Present the data once more in exactly its original form.

________

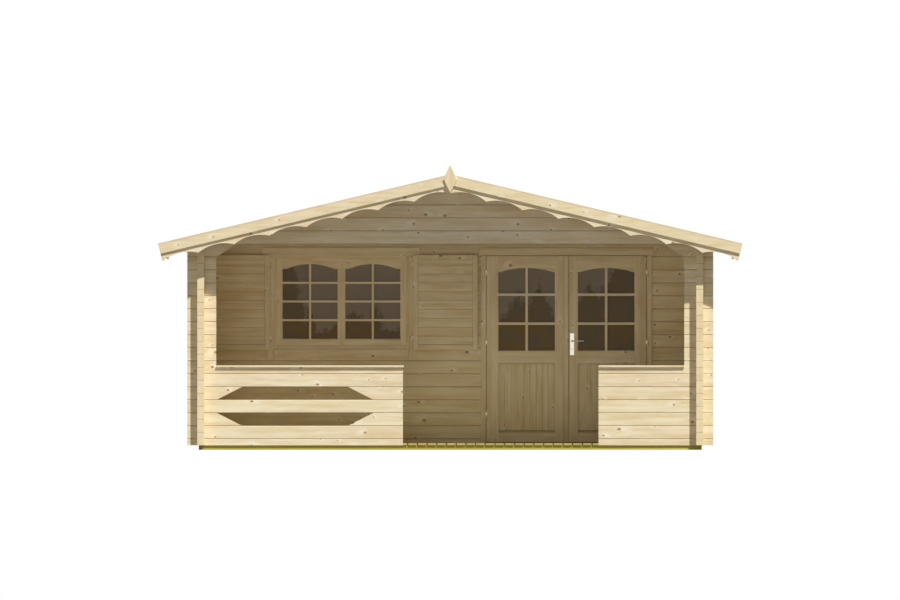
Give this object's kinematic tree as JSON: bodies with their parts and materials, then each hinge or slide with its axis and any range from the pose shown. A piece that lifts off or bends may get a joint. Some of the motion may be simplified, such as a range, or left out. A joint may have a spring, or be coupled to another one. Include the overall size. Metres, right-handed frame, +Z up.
{
  "type": "garden log cabin",
  "caption": "Garden log cabin of interlocking logs with a covered terrace, glazed double door, shuttered window and a low gabled roof with scalloped valances.",
  "frame": {"origin": "on the ground, at the middle of the roof's plan outline", "axes": "+X along the front to the right as seen from the terrace, +Y from the terrace to the rear, +Z up"},
  "size_m": [5.844, 5.604, 2.8509],
  "materials": {
    "spruce": "planed untreated spruce",
    "treated_wood": "pressure-treated, yellow green",
    "glass": "clear, dark room behind",
    "hinge_steel": "yellow passivated",
    "handle_steel": "satin"
  },
  "bodies": {
    "root": {"foundation_beams": "treated_wood", "terrace_deck": "treated_wood", "room_floor": "spruce", "side_wall_left": "spruce", "side_wall_right": "spruce", "rear_wall": "spruce", "front_gable": "spruce", "corner_stubs": "spruce", "balustrade_left": "spruce", "balustrade_right": "spruce", "handrails": "spruce", "cabin_wall_left": "spruce", "cabin_wall_under_window": "spruce", "cabin_wall_middle": "spruce", "cabin_wall_right": "spruce", "cabin_wall_top": "spruce", "window_frame": "spruce", "window_casing": "spruce", "window_sashes": "spruce", "window_glass": "glass", "door_frame": "spruce", "door_sill": "treated_wood", "door_casing": "spruce", "hinge_pins": "hinge_steel", "purlins": "spruce", "roof_boards_left": "spruce", "roof_boards_right": "spruce", "verge_laths": "spruce", "bargeboard_left": "spruce", "bargeboard_right": "spruce", "valance_left": "spruce", "valance_right": "spruce", "finial": "spruce", "bargeboards_rear": "spruce", "eave_fascias": "spruce"},
    "door_left": {"door_leaf_left": "spruce", "door_glass_left": "glass", "door_hinges_left": "hinge_steel"},
    "door_right": {"door_leaf_right": "spruce", "door_glass_right": "glass", "door_hinges_right": "hinge_steel", "door_handle": "handle_steel"},
    "shutter_left_body": {"shutter_left": "spruce", "shutter_hinges_left": "hinge_steel"},
    "shutter_right_body": {"shutter_right": "spruce", "shutter_hinges_right": "hinge_steel"}
  },
  "joints": [
    {"name": "door_left_swing", "type": "hinge", "parent": "root", "child": "door_left", "pos_m": [0.351, -1.002, 1], "axis": [0, 0, -1], "range_deg": [0, 110]},
    {"name": "door_right_swing", "type": "hinge", "parent": "root", "child": "door_right", "pos_m": [1.973, -1.002, 1], "axis": [0, 0, 1], "range_deg": [0, 110]},
    {"name": "shutter_left_swing", "type": "hinge", "parent": "root", "child": "shutter_left_body", "pos_m": [-1.79, -1.014, 1.4735], "axis": [0, 0, 1], "range_deg": [0, 180]},
    {"name": "shutter_right_swing", "type": "hinge", "parent": "root", "child": "shutter_right_body", "pos_m": [-0.386, -1.014, 1.4735], "axis": [0, 0, -1], "range_deg": [0, 180]}
  ]
}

________

RESULT FOR THIS TASK
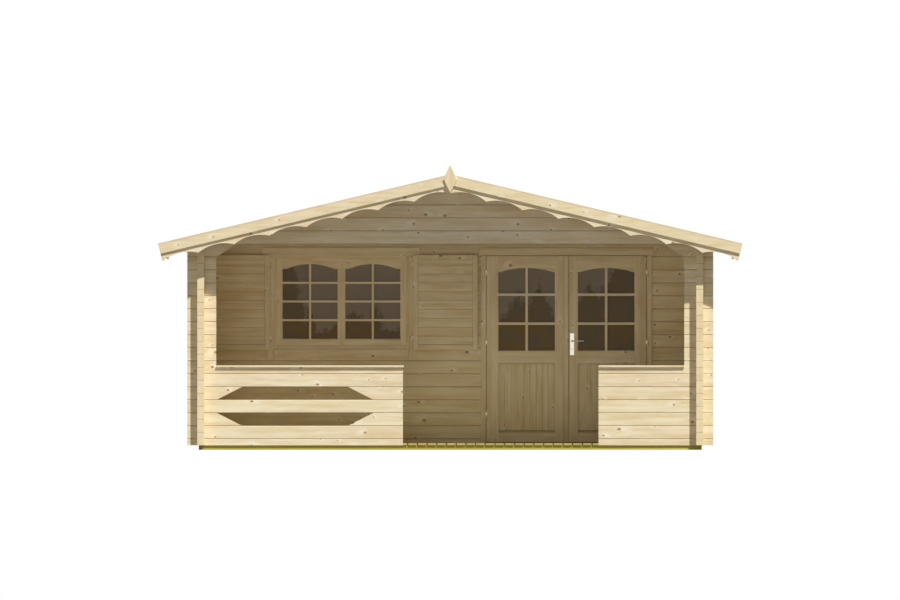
Give this object's kinematic tree as JSON: bodies with their parts and materials, then each hinge or slide with its axis and any range from the pose shown. A piece that lifts off or bends may get a joint. Some of the motion may be simplified, such as a range, or left out. A joint may have a spring, or be coupled to another one. Include the overall size. Metres, right-handed frame, +Z up.
{
  "type": "garden log cabin",
  "caption": "Garden log cabin of interlocking logs with a covered terrace, glazed double door, shuttered window and a low gabled roof with scalloped valances.",
  "frame": {"origin": "on the ground, at the middle of the roof's plan outline", "axes": "+X along the front to the right as seen from the terrace, +Y from the terrace to the rear, +Z up"},
  "size_m": [5.844, 5.604, 2.8509],
  "materials": {
    "spruce": "planed untreated spruce",
    "treated_wood": "pressure-treated, yellow green",
    "glass": "clear, dark room behind",
    "hinge_steel": "yellow passivated",
    "handle_steel": "satin"
  },
  "bodies": {
    "root": {"foundation_beams": "treated_wood", "terrace_deck": "treated_wood", "room_floor": "spruce", "side_wall_left": "spruce", "side_wall_right": "spruce", "rear_wall": "spruce", "front_gable": "spruce", "corner_stubs": "spruce", "balustrade_left": "spruce", "balustrade_right": "spruce", "handrails": "spruce", "cabin_wall_left": "spruce", "cabin_wall_under_window": "spruce", "cabin_wall_middle": "spruce", "cabin_wall_right": "spruce", "cabin_wall_top": "spruce", "window_frame": "spruce", "window_casing": "spruce", "window_sashes": "spruce", "window_glass": "glass", "door_frame": "spruce", "door_sill": "treated_wood", "door_casing": "spruce", "hinge_pins": "hinge_steel", "purlins": "spruce", "roof_boards_left": "spruce", "roof_boards_right": "spruce", "verge_laths": "spruce", "bargeboard_left": "spruce", "bargeboard_right": "spruce", "valance_left": "spruce", "valance_right": "spruce", "finial": "spruce", "bargeboards_rear": "spruce", "eave_fascias": "spruce"},
    "door_left": {"door_leaf_left": "spruce", "door_glass_left": "glass", "door_hinges_left": "hinge_steel"},
    "door_right": {"door_leaf_right": "spruce", "door_glass_right": "glass", "door_hinges_right": "hinge_steel", "door_handle": "handle_steel"},
    "shutter_left_body": {"shutter_left": "spruce", "shutter_hinges_left": "hinge_steel"},
    "shutter_right_body": {"shutter_right": "spruce", "shutter_hinges_right": "hinge_steel"}
  },
  "joints": [
    {"name": "door_left_swing", "type": "hinge", "parent": "root", "child": "door_left", "pos_m": [0.351, -1.002, 1], "axis": [0, 0, -1], "range_deg": [0, 110]},
    {"name": "door_right_swing", "type": "hinge", "parent": "root", "child": "door_right", "pos_m": [1.973, -1.002, 1], "axis": [0, 0, 1], "range_deg": [0, 110]},
    {"name": "shutter_left_swing", "type": "hinge", "parent": "root", "child": "shutter_left_body", "pos_m": [-1.79, -1.014, 1.4735], "axis": [0, 0, 1], "range_deg": [0, 180]},
    {"name": "shutter_right_swing", "type": "hinge", "parent": "root", "child": "shutter_right_body", "pos_m": [-0.386, -1.014, 1.4735], "axis": [0, 0, -1], "range_deg": [0, 180]}
  ]
}